RUN echo "deb http://apt.postgresql.org/pub/repos/apt/ stretch-pgdg main 10" \
          >> /etc/apt/sources.list.d/pgdg.list
RUN apt-get update; apt-get install -y postgresql-10-repmgr repmgr-common

Could you please help me? where can i download it?

for the 5.1 version?. I assume the commands would be the same for repmgr it's just the version we are changing

anyway i found it.

RUN curl https://dl.2ndquadrant.com/default/release/get/deb | bash
RUN apt-get update && apt-get install postgresql-11-repmgr repmgr-common -y

i'll try the changes you recommend and get back to you later

@ibarwick it seems that the docker image don't have systemctl command in the image.
I also updated the version to 5.1 but still no luck

In that case I'm not sure what can be done. As stated before, we haven't tested this on Docker at all, so it's hard to see what the issue might be.
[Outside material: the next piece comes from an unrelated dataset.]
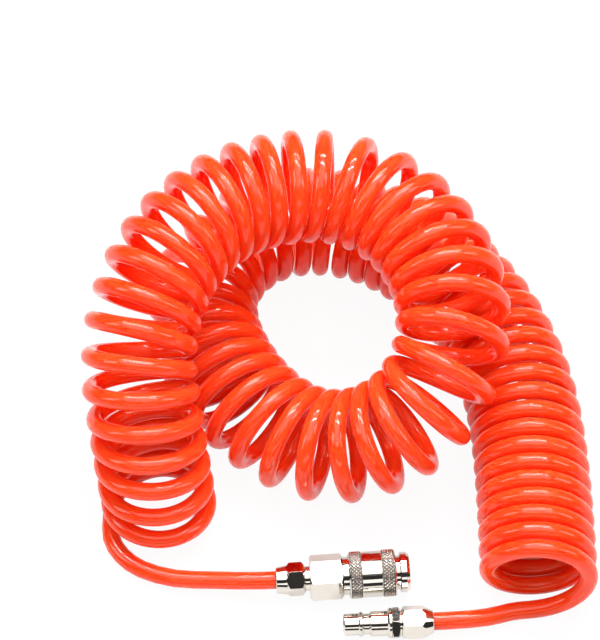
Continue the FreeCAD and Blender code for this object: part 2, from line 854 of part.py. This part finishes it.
for turn in (START_TURN, END_TURN):
    print("coil end", turn, coil_point(turn), heading(coil_point, turn, START_TURN, END_TURN))
os.makedirs("parts", exist_ok=True)
for node, shape in {**hose(), **socket(), **plug()}.items():
    shape.translate(V(-CENTRE[0] * LIE, -CENTRE[1] * LIE, 0))
    if not shape.isValid() or len(shape.Solids) != 1:
        print("CHECK", node, "valid", shape.isValid(), "solids", len(shape.Solids))
    lowest = shape.optimalBoundingBox(True, False).ZMin
    print(node, "volume", round(shape.Volume, 1), "lowest", round(lowest, 3))
    shape.exportStep("parts/" + node + ".step")
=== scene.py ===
import math

import bmesh
import bpy
from mathutils import Matrix, Vector

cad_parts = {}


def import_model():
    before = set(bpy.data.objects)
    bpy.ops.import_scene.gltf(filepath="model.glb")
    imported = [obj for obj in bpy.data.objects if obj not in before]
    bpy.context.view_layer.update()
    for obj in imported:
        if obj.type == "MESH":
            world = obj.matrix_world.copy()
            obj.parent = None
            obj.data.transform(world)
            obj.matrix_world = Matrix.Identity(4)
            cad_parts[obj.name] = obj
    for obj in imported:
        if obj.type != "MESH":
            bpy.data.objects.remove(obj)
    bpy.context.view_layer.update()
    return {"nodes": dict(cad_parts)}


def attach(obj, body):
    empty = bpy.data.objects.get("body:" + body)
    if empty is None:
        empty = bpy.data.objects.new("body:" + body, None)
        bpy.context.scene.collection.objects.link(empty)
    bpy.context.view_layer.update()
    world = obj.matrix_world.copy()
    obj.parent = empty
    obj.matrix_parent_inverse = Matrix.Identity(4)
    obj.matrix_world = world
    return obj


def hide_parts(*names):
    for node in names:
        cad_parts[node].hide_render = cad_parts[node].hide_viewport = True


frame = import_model()
NODES = frame["nodes"]

# Metres, in the row frame. The places below are measured from near the ring's middle, and the
# frame's own origin is at CENTRE.
CENTRE = Vector((-0.00079, -0.01065, 0.0))
X = Vector((1.0, 0.0, 0.0))
Z = Vector((0.0, 0.0, 1.0))

# The hose.
TUBE_R = 0.004
BORE_R = 0.0025
BORE_DEPTH = 0.010
COIL_R = 0.026
FLAT_DEPTH = 0.0005
WIND_R = COIL_R - TUBE_R
LYING = COIL_R - FLAT_DEPTH
TUBE_LYING = TUBE_R - FLAT_DEPTH
END_TURN = 69.09
POINTS_PER_TURN = 24
RINGS_PER_POINT = 2
HOSE_SIDES = 24
COIL_STRAIGHT = 0.003
# The share of a turn over which the coil's heading at its ends is taken.
HEADING_STEP = 0.004

# The coil's axis: x, y, height above where a lying coil's axis is, and the turns wound so far.
ROUTE = (
    (-0.082, -0.064, -0.022, 0.0),
    (-0.082, -0.063, -0.011, 0.9),
    (-0.083, -0.06, -0.001, 1.9),
    (-0.084, -0.056, 0.01, 2.8),
    (-0.086, -0.046, 0.027, 4.6),
    (-0.089, -0.031, 0.042, 6.3),
    (-0.088, -0.011, 0.054, 8.1),
    (-0.08, 0.014, 0.062, 10.3),
    (-0.0645, 0.0375, 0.063, 12.65),
    (-0.042, 0.0545, 0.061, 15.0),
    (-0.012, 0.063, 0.057, 17.7),
    (0.013, 0.059, 0.054, 19.35),
    (0.034, 0.0435, 0.052, 21.2),
    (0.048, 0.019, 0.05, 23.55),
    (0.0515, -0.0075, 0.046, 25.65),
    (0.0455, -0.029, 0.036, 27.05),
    (0.031, -0.0425, 0.021, 28.65),
    (0.0085, -0.047, 0.007, 30.6),
    (-0.016, -0.0415, 0.0, 32.3),
    (-0.0375, -0.0265, 0.0, 34.25),
    (-0.053, -0.006, 0.0, 36.55),
    (-0.0635, 0.018, 0.0, 38.95),
    (-0.0655, 0.0445, 0.0, 40.5),
    (-0.048, 0.0715, 0.0, 42.45),
    (-0.0215, 0.083, 0.0, 44.2),
    (0.0095, 0.0795, 0.0, 46.6),
    (0.035, 0.0655, 0.0, 49.1),
    (0.056, 0.045, 0.0, 51.9),
    (0.0725, 0.018, 0.0, 55.0),
    (0.0825, -0.013, 0.0, 58.25),
    (0.086, -0.045, 0.0, 61.55),
    (0.087, -0.081, 0.0, 65.75),
    (0.087, -0.104, 0.0, 68.4),
    (0.087, -0.1085, 0.0, 68.88),
    (0.087, -0.119, 0.0, 69.4),
)
ROUTE_STEPS = 60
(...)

If time permits I'll see if I can reproduce this later in the week, but can't promise anything.

@ibarwick thanks.. how do you start the repmgr btw?

this is how i do it

#!/bin/bash

repmgrd -v 

Aha, if you start it like that, it's probably not daemonizing properly.

Try something like:

repmgrd -f /etc/repmgr.conf --daemonize --pid-file=/tmp/repmgrd.pid >> /tmp/repmgrd.log 2>&1

@ibarwick do we have to stop the pg server whenever we are registering a node as primary or standby?
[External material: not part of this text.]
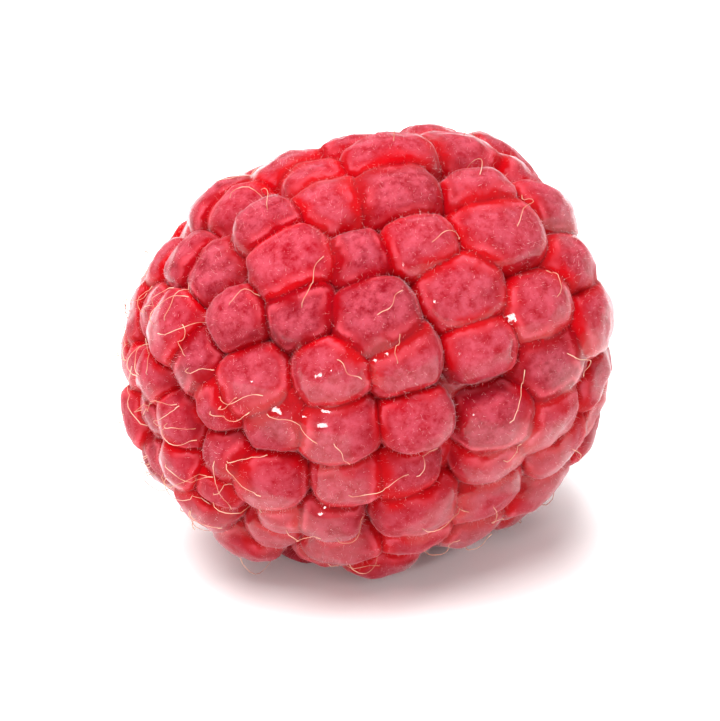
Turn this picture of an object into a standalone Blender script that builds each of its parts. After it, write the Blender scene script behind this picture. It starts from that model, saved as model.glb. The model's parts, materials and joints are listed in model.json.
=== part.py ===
# A picked raspberry: a hollow thimble of fused drupelets, lying on its side

import math
import random

import bmesh
import bpy
from mathutils import Matrix, Vector

# The fruit, in metres. It is modelled with its axis along Z, the open end up and the tip down.
FRUIT_RADIUS = 0.0104        # at the widest, over the drupelets
WIDEST_BELOW_MOUTH = 0.0086  # from the open end down to the widest ring
TIP_BELOW_WIDEST = 0.0128
MOUTH_ROUNDING = 0.0105      # how far above the widest ring the outline would close by itself
MOUTH_POWER = 2.5            # above 2 makes a curve fuller than an ellipse
TIP_POWER = 2.15
SECTION_WAVES = ((2, 0.022, 0.6), (3, 0.014, 2.1), (5, 0.008, 4.0))  # waves round, share, phase

# The drupelets, in metres.
ROWS = 9
ROW_PITCH = 0.0043           # along the fruit, at the open end
TIP_ROW_PITCH = 0.0025
DRUPELET_PITCH = 0.0035      # round the fruit, centre to centre on the outside
TIP_PITCH = 0.0026
DRUPELET_DEPTH = 0.0021      # from a drupelet's centre out to its top
TIP_DEPTH = 0.0017
DRUPELET_POWER = 2.7         # makes a drupelet a little square, as where they press together
DRUPELET_OVERLAP = 1.18      # a drupelet's size over its pitch
RIM_PITCH = 0.0030           # round the rim, where the drupelets are narrow
RIM_LENGTH = 0.0050          # a rim drupelet, from outside the fruit to inside the hollow
SIZE_CHANGE = 0.13           # largest random change of a drupelet's size, as a share
PLACE_CHANGE = 0.18          # largest random shift, in pitches
HEIGHT_CHANGE = 0.00036      # largest random change of a drupelet's height
FACES_KEPT = 0.7             # after the slivers along the seams are collapsed
SEED = 20

# The hollow that the receptacle left, in metres.
HOLLOW_RADIUS = 0.0046
HOLLOW_TOP = -0.0020
HOLLOW_END = -0.0158
HOLLOW_POWER = 1.9
BODY_INSET = 0.0018          # from the outline in to the body that joins the drupelets
BODY_SIDES = 30

# How it lies.
TIP_DROP = math.radians(6.0)
PRESS_SHARE = 0.80           # how much of its height the lowest flesh loses under the fruit's weight
PRESS_REACH = 0.0011         # how far up that dies away
RESTING_FLAT = 0.00034       # trimmed off below, to leave the resting drupelets flat
FLOOR_BLOCK = 0.030

FLESH_COLOUR = (0.56, 0.022, 0.045, 1.0)


def clear_scene():
    for obj in list(bpy.data.objects):
        bpy.data.objects.remove(obj, do_unlink=True)


def new_collection(name):
    collection = bpy.data.collections.new(name)
    bpy.context.scene.collection.children.link(collection)
    return collection


def move_to(obj, collection):
    for old in list(obj.users_collection):
        old.objects.unlink(obj)
    collection.objects.link(obj)


def mix(start, end, share):
    return start + (end - start) * share


def outline_radius(height):
    """The radius over the drupelets, at a height that is 0 at the open end."""
    above = height + WIDEST_BELOW_MOUTH
    if above >= 0:
        share = above / MOUTH_ROUNDING
        power = MOUTH_POWER
    else:
        share = -above / TIP_BELOW_WIDEST
        power = TIP_POWER
    return FRUIT_RADIUS * max(0.0, 1 - share**power) ** (1 / power)


def outline():
    """Points, outward normals and distances down the outline, from the rim to the tip."""
    steps = 400
    tip = -WIDEST_BELOW_MOUTH - TIP_BELOW_WIDEST
    heights = [tip * math.sin(0.5 * math.pi * step / steps) for step in range(steps + 1)]
    points = [Vector((outline_radius(height), height)) for height in heights]
    normals = []
    distances = [0.0]
    for step, point in enumerate(points):
        before = points[max(step - 1, 0)]
        after = points[min(step + 1, steps)]
        along = (after - before).normalized()
        normals.append(Vector((-along.y, along.x)))
        if step:
            distances.append(distances[-1] + (point - points[step - 1]).length)
    normals[-1] = Vector((0.0, -1.0))
    return points, normals, distances


def drupelet_places():
    """Where each drupelet sits: its matrix, which scales a unit ball to the drupelet."""
    chance = random.Random(SEED)
    points, normals, distances = outline()
    places = []
    for row in range(ROWS):
        share = row / (ROWS - 1)
        row_pitch = mix(ROW_PITCH, TIP_ROW_PITCH, share)
        mean_pitch = (ROW_PITCH + TIP_ROW_PITCH) / 2
        way = share * (ROW_PITCH + row_pitch) / 2 / mean_pitch
        pitch = mix(DRUPELET_PITCH, TIP_PITCH, share) if row else RIM_PITCH
        depth = mix(DRUPELET_DEPTH, TIP_DEPTH, share)
        here = min(range(len(points)), key=lambda step: abs(distances[step] - way * distances[-1]))
        radius, height = points[here]
        count = max(1, round(2 * math.pi * radius / pitch))
        start = chance.uniform(0, 2 * math.pi)
        for number in range(count):
            turn = start + 2 * math.pi * (number + chance.uniform(-PLACE_CHANGE, PLACE_CHANGE)) / count
            step = here
            shift = chance.uniform(-PLACE_CHANGE, PLACE_CHANGE) * row_pitch
            while 0 < step < len(points) - 1 and abs(distances[step] - distances[here]) < abs(shift):
                step += 1 if shift > 0 else -1
            swell = 1 + sum(size * math.sin(waves * turn + phase) for waves, size, phase in SECTION_WAVES)
            rise = chance.uniform(-HEIGHT_CHANGE, HEIGHT_CHANGE)
            size = 1 + chance.uniform(-SIZE_CHANGE, SIZE_CHANGE)
            out = Vector((math.cos(turn), math.sin(turn), 0))
            up = Vector((0, 0, 1))
            top = out * (points[step].x * swell) + up * points[step].y
            normal = out * normals[step].x + up * normals[step].y
            around = Vector((-math.sin(turn), math.cos(turn), 0))
            along = normal.cross(around)
            width = 0.5 * size * DRUPELET_OVERLAP * (2 * math.pi * radius / count if count > 1 else pitch)
            length = 0.5 * size * DRUPELET_OVERLAP * row_pitch
            if row == 0:
                length = 0.5 * size * RIM_LENGTH
            middle = top + normal * (rise - depth)
            turned = Matrix((around * width, along * length, normal * depth)).transposed().to_4x4()
            places.append(Matrix.Translation(middle) @ turned)
    return places


def add_drupelets(collection):
    """One ball for each drupelet, made a little square along its own axes."""
    for place in drupelet_places():
        mesh = bpy.data.meshes.new("drupelet")
        ball = bmesh.new()
        bmesh.ops.create_icosphere(ball, subdivisions=2, radius=1.0)
        for vert in ball.verts:
            sides = sum(abs(value) ** DRUPELET_POWER for value in vert.co)
            vert.co /= sides ** (1 / DRUPELET_POWER)
        bmesh.ops.transform(ball, matrix=place, verts=ball.verts)
        ball.to_mesh(mesh)
        ball.free()
        collection.objects.link(bpy.data.objects.new("drupelet", mesh))


def body_profile():
    """From the hollow's end up its wall, over the rim, and down inside the drupelets to the tip."""
    wall_steps = 9
    outer_steps = 14
    profile = []
    for step in range(wall_steps + 1):
        turn = 0.5 * math.pi * step / wall_steps
        up = 1 - math.cos(turn)
        height = mix(HOLLOW_END, HOLLOW_TOP, up)
        profile.append((HOLLOW_RADIUS * (1 - (1 - up) ** HOLLOW_POWER) ** (1 / HOLLOW_POWER), height))
    points, normals, distances = outline()
    for step in range(outer_steps + 1):
        here = (len(points) - 1) * step // outer_steps
        inside = points[here] - normals[here] * BODY_INSET
        profile.append((max(inside.x, 0.0), inside.y))
    profile[0] = (0.0, profile[0][1])
    profile[-1] = (0.0, profile[-1][1])
    return profile


def add_body(collection):
    """The flesh that joins the drupelets, turned round the axis, with the hollow open at the top."""
    mesh = bpy.data.meshes.new("raspberry")
    profile = body_profile()
    points = [(radius, 0.0, height) for radius, height in profile]
    mesh.from_pydata(points, [(step, step + 1) for step in range(len(points) - 1)], [])
    body = bpy.data.objects.new("raspberry", mesh)
    collection.objects.link(body)
    screw = body.modifiers.new("turn", "SCREW")
    screw.axis = "Z"
    screw.steps = BODY_SIDES
    screw.render_steps = BODY_SIDES
    screw.use_merge_vertices = True
    screw.merge_threshold = 0.00001
    apply_modifiers(body)
    return body


def apply_modifiers(obj):
    bpy.ops.object.select_all(action="DESELECT")
    bpy.context.view_layer.objects.active = obj
    obj.select_set(True)
    for modifier in list(obj.modifiers):
        bpy.ops.object.modifier_apply(modifier=modifier.name)


def join_drupelets(body, collection):
    join = body.modifiers.new("join drupelets", "BOOLEAN")
    join.operation = "UNION"
    join.operand_type = "COLLECTION"
    join.collection = collection
    join.solver = "EXACT"
    thin = body.modifiers.new("thin seams", "DECIMATE")
    thin.ratio = FACES_KEPT
    apply_modifiers(body)
    for obj in list(collection.objects):
        bpy.data.objects.remove(obj, do_unlink=True)
    bpy.data.collections.remove(collection)


def lay_on_side(body):
    """The open end turns toward +X, and the lowest flesh is pressed toward the floor."""
    body.data.transform(Matrix.Rotation(math.radians(90) - TIP_DROP, 4, "Y"))
    xs = [vert.co.x for vert in body.data.vertices]
    ys = [vert.co.y for vert in body.data.vertices]
    lowest = min(vert.co.z for vert in body.data.vertices)
    for vert in body.data.vertices:
        height = vert.co.z - lowest
        pressed = height * (1 - PRESS_SHARE * math.exp(-height / PRESS_REACH))
        vert.co.x -= (min(xs) + max(xs)) / 2
        vert.co.y -= (min(ys) + max(ys)) / 2
        vert.co.z = pressed - RESTING_FLAT


def flatten_underside(body, cutters):
    """The drupelets that carry the fruit are flat where they press on the floor."""
    bpy.ops.mesh.primitive_cube_add(size=FLOOR_BLOCK, location=(0, 0, -FLOOR_BLOCK / 2))
    floor = bpy.context.object
    floor.name = "floor_cutter"
    move_to(floor, cutters)
    floor.hide_render = True
    floor.display_type = "WIRE"
    cut = body.modifiers.new("resting flat", "BOOLEAN")
    cut.operation = "DIFFERENCE"
    cut.object = floor
    cut.solver = "EXACT"


def flesh_material():
    material = bpy.data.materials.new("flesh")
    material.use_nodes = True
    shader = material.node_tree.nodes["Principled BSDF"]
    shader.inputs["Base Color"].default_value = FLESH_COLOUR
    shader.inputs["Roughness"].default_value = 0.42
    shader.inputs["Metallic"].default_value = 0.0
    material.diffuse_color = FLESH_COLOUR
    return material


def main():
    clear_scene()
    fruit = new_collection("raspberry")
    drupelets = new_collection("drupelets")
    cutters = new_collection("cutters")
    add_drupelets(drupelets)
    body = add_body(fruit)
    join_drupelets(body, drupelets)
    lay_on_side(body)
    flatten_underside(body, cutters)
    body.data.shade_smooth()
    body.data.set_sharp_from_angle(angle=math.radians(50))
    body.data.materials.append(flesh_material())


main()
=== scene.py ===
import json
import math
import random

import bpy
import numpy as np
from mathutils import Matrix, Vector
from mathutils.bvhtree import BVHTree

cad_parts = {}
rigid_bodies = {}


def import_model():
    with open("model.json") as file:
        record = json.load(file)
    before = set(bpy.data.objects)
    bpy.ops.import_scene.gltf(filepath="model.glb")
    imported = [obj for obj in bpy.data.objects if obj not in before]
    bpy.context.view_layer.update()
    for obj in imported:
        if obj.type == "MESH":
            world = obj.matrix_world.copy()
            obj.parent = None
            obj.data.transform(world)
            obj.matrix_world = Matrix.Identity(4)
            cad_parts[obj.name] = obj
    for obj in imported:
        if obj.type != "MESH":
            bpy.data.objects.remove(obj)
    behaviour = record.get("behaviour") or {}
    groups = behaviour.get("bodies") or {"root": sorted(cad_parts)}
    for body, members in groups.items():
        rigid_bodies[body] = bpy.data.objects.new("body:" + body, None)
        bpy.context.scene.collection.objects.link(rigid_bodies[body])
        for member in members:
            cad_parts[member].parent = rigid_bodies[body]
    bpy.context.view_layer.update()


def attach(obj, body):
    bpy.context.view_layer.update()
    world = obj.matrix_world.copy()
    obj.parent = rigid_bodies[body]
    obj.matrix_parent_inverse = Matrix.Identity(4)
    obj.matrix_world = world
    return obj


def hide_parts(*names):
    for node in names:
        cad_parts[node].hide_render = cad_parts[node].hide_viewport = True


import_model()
print("frame loaded")

# the fruit's outline in metres, axis along Z with the open end up, the same as the solid it stands for
fruit = {
    "radius": 0.0104,
    "widestBelowMouth": 0.0086,
    "tipBelowWidest": 0.0128,
    "mouthRounding": 0.0105,
    "mouthPower": 2.5,
    "tipPower": 2.15,
    "outlineSteps": 400,
    "sectionWaves": ((2, 0.022, 0.6), (3, 0.014, 2.1), (5, 0.008, 4.0)),  # waves round, share, phase
    "tipDrop": math.radians(6),
    "pressShare": 0.80,     # of its height that the lowest flesh loses under the fruit's weight
    "pressReach": 0.0011,   # how far up that dies away
    "restingFlat": 0.00034,
    "floorReach": 0.000001, # points this near the floor count as on it
    "smoothAngle": math.radians(38),
}


def mix(start, end, share):
    return start + (end - start) * share


def deselectAll():
    if bpy.context.mode != "OBJECT":
        bpy.ops.object.mode_set(mode="OBJECT")
    bpy.ops.object.select_all(action="DESELECT")


def pick(obj):
    deselectAll()
    obj.select_set(True)
    bpy.context.view_layer.objects.active = obj


def applyModifiers(obj):
    pick(obj)
    for modifier in list(obj.modifiers):
        bpy.ops.object.modifier_apply(modifier=modifier.name)


def outlineRadius(height):
    above = height + fruit["widestBelowMouth"]
    if above >= 0:
        share = above / fruit["mouthRounding"]
        power = fruit["mouthPower"]
    else:
        share = -above / fruit["tipBelowWidest"]
        power = fruit["tipPower"]
    return fruit["radius"] * max(0.0, 1 - share**power) ** (1 / power)


def outline():
    steps = fruit["outlineSteps"]
    tip = -fruit["widestBelowMouth"] - fruit["tipBelowWidest"]
    heights = [tip * math.sin(0.5 * math.pi * step / steps) for step in range(steps + 1)]
    points = [Vector((outlineRadius(height), height)) for height in heights]
    normals = []
    distances = [0.0]
    for step, point in enumerate(points):
        along = (points[min(step + 1, steps)] - points[max(step - 1, 0)]).normalized()
        normals.append(Vector((-along.y, along.x)))
        if step:
            distances.append(distances[-1] + (point - points[step - 1]).length)
    normals[-1] = Vector((0.0, -1.0))
    return points, normals, distances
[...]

@ibarwick i think i have fixed it already
image

Thanks for your help.

Now I still have another task to do:

  1. is this line i think this is dirty.
repmgrd --verbose >> /tmp/repmgrd.log 2>&1
	tail -f /tmp/repmgrd.log

I have to tail on the log because docker container exists right away

  1. When i put down the 1st node. then put it back again it says still primary
    if you have an approach on that to make it standby instead since a new primary has already been elected already that would be such a great help for me.

Thanks,